Hi Slingz, thanks for leaving a comment in my blog. My post seemed to have angered many pharmacists. It was not my intention to offend any pharmacist, no doubt my ten reasons were all negative to the pharmacists point of view. You don't seem to get my points here, can't blame it, cause you are not doctor. For your info, majority of the doctors don't practice dispensing. All government clinics/hospitals and the private hospitals practice separate dispensing. Only a handful of GPs dispense medicine. 'Dispensing' means, they are the ones who provide the drugs. The 'exclusive' dispensing of what the pharmacists are fighting for means, the GPs no longer can provide their own medications.
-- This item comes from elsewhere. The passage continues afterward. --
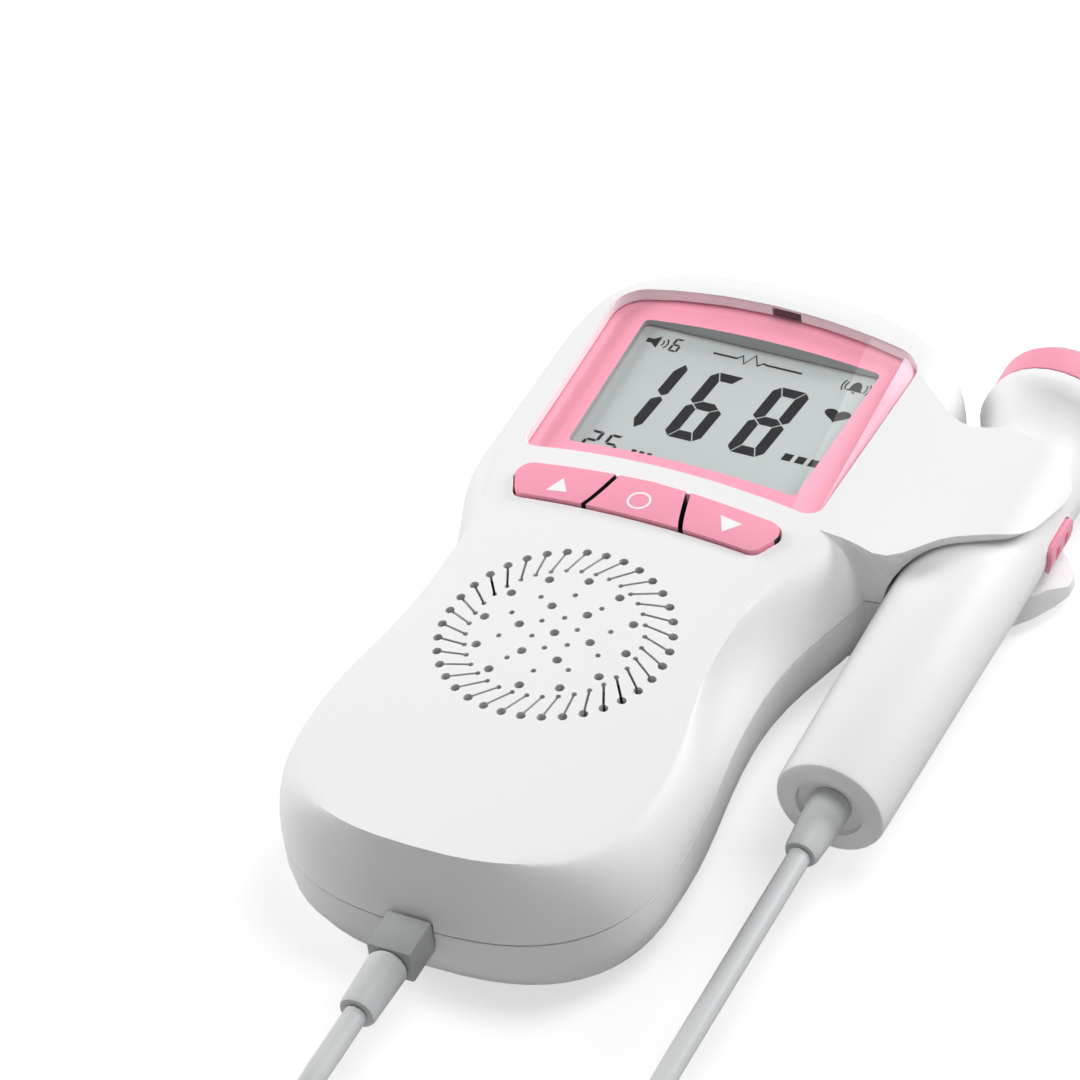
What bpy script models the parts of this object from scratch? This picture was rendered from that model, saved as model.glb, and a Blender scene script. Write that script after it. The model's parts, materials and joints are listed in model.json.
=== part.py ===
# Fetal doppler monitor: a two-shell handset body with a display, three keys and a drilled speaker
# grille, a clip-in probe held in a C-shaped side holder, and the lead that joins the two.
# Metres, +Z up. The body lies on its back, its display end towards +Y, the probe on the +X side.
# Sizes are given in the body's own frame: x from the centre line, y from the speaker's centre, z from
# the table. One empty carries everything and moves that frame to the middle of the footprint.

import bmesh
import bpy
import math
from mathutils import Vector

# General: walls and fits
WALL = 0.002
FIT = 0.0003
SHELL_GAP = 0.0003
CUT_OVERRUN = 0.003

# Grille and speaker: the grille's rim sets the speaker's size, and the speaker the waist's width
GRILLE_RADIUS = 0.0175
GRILLE_TICK_RADIUS = 0.763 * GRILLE_RADIUS
GRILLE_TICK_TURN = 8.6
GRILLE_OUTER_COUNT = 36
GRILLE_BIG_HOLE = 0.00075
GRILLE_SMALL_HOLE = 0.00045
GRILLE_TICK_HALF = 0.0002
SPEAKER_BORDER = 0.0025
SPEAKER_RADIUS = GRILLE_RADIUS + SPEAKER_BORDER
SPEAKER_DROP = 0.0044
SPEAKER_FLANGE = 0.001
SPEAKER_DEPTH = 0.0042
SPEAKER_RIM = 0.0025
BASKET_WALL = 0.0007
MAGNET_RADIUS = 0.45 * SPEAKER_RADIUS
MAGNET_DEPTH = 0.0019
CLOTH_THICKNESS = 0.0004
SPEAKER_RIB = 0.0012
SPEAKER_RIB_DEPTH = SPEAKER_DROP + 0.5 * SPEAKER_DEPTH

# Face: the keys and the window stacked above the speaker, up to the display end
KEY_TO_SPEAKER = 0.006
KEY_BAND_HEIGHT = 0.0084
KEY_TO_WINDOW = 0.0038
WINDOW_HEIGHT = 0.04
WINDOW_END_BORDER = 0.0102
KEY_BOTTOM_Y = SPEAKER_RADIUS + KEY_TO_SPEAKER
KEY_TOP_Y = KEY_BOTTOM_Y + KEY_BAND_HEIGHT
WINDOW_BOTTOM_Y = KEY_TOP_Y + KEY_TO_WINDOW
WINDOW_TOP_Y = WINDOW_BOTTOM_Y + WINDOW_HEIGHT
HEAD_END_Y = WINDOW_TOP_Y + WINDOW_END_BORDER

# Cells and battery door
CELL_RADIUS = 0.00725
CELL_LENGTH = 0.0492
CELL_TIP_RADIUS = 0.0026
CELL_TIP_LENGTH = 0.001
CELL_PLAY = 0.0005
CELL_SPACING = 2.0 * CELL_RADIUS + CELL_PLAY
CELL_SIDE_PLAY = 0.00065
CELL_TIP_PLAY = 0.0002
CONTACT_THICKNESS = 0.0004
SPRING_LENGTH = 0.0042
SPRING_RADIUS = 0.0031
SPRING_WIRE = 0.0003
SPRING_TURNS = 4
DOOR_THICKNESS = 0.0016
DOOR_RECESS = 0.0003
DOOR_LEDGE = 0.0014
DOOR_CORNER = 0.0025
DOOR_AXIS_SETBACK = 0.0005
DOOR_END_GAP = 0.0009
DOOR_PAD = 0.0012
CELL_LIFT = 0.00075
CELL_Z = DOOR_RECESS + DOOR_THICKNESS + CELL_LIFT + CELL_RADIUS
BAY_START_Y = -0.0378
CONTACT_ROOM = SPRING_LENGTH + 2.0 * CONTACT_THICKNESS + 4.0 * FIT
BAY_LENGTH = CELL_LENGTH + CELL_TIP_LENGTH + CELL_TIP_PLAY + CONTACT_ROOM
BAY_HALF_WIDTH = 0.5 * CELL_SPACING + CELL_RADIUS + CELL_SIDE_PLAY
BAY_WALL = 0.0012
BAY_TOP_Z = CELL_Z + 0.4 * CELL_RADIUS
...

I am putting up points because I feel the doctors in primary care, i.e. GPs are still relevant in doing both jobs. I am not totally satisfy with what the total separation of prescribing and dispensing is happening in the current setting where I am practicing now, reasons, already mentioned in my blog. There seems to be disassociation of what the doctors intend to practice from what the patients were supposed to get. It may not be so relevant to me as I am practicing in the government hospital, why I really care what the patients get? But, as a practicing physician, I am in the opinion that doctors should have some kind of control on what they intend to prescribe, not by what is dictated by the system or the pharmacists. Sorry again, I am not the arrogant type of doctor you imagined. Another point is, you can never compare our country to those of the western countries. If you have stayed there, you would understand why their health care cost is so high. In Malaysia, if you have URTI, you could just walk into any GP clinics and pay RM30 for consultation plus medications, or you could just go to any government clinic and pay RM1 for that matter. If you are in US or UK, can you do that? Think, why certain patients are against total separation of dispensing too? Sorry for this long-winded comment, but lastly, I do appreciate what the pharmacists are doing right now, especially those in the government setting. They have major roles, not only in dispensing jobs, but to work in a team with other medical professionals to improve the quality of health care. I don't want to add fire to the issue, but I agree, 'Not happy? Let's get married'.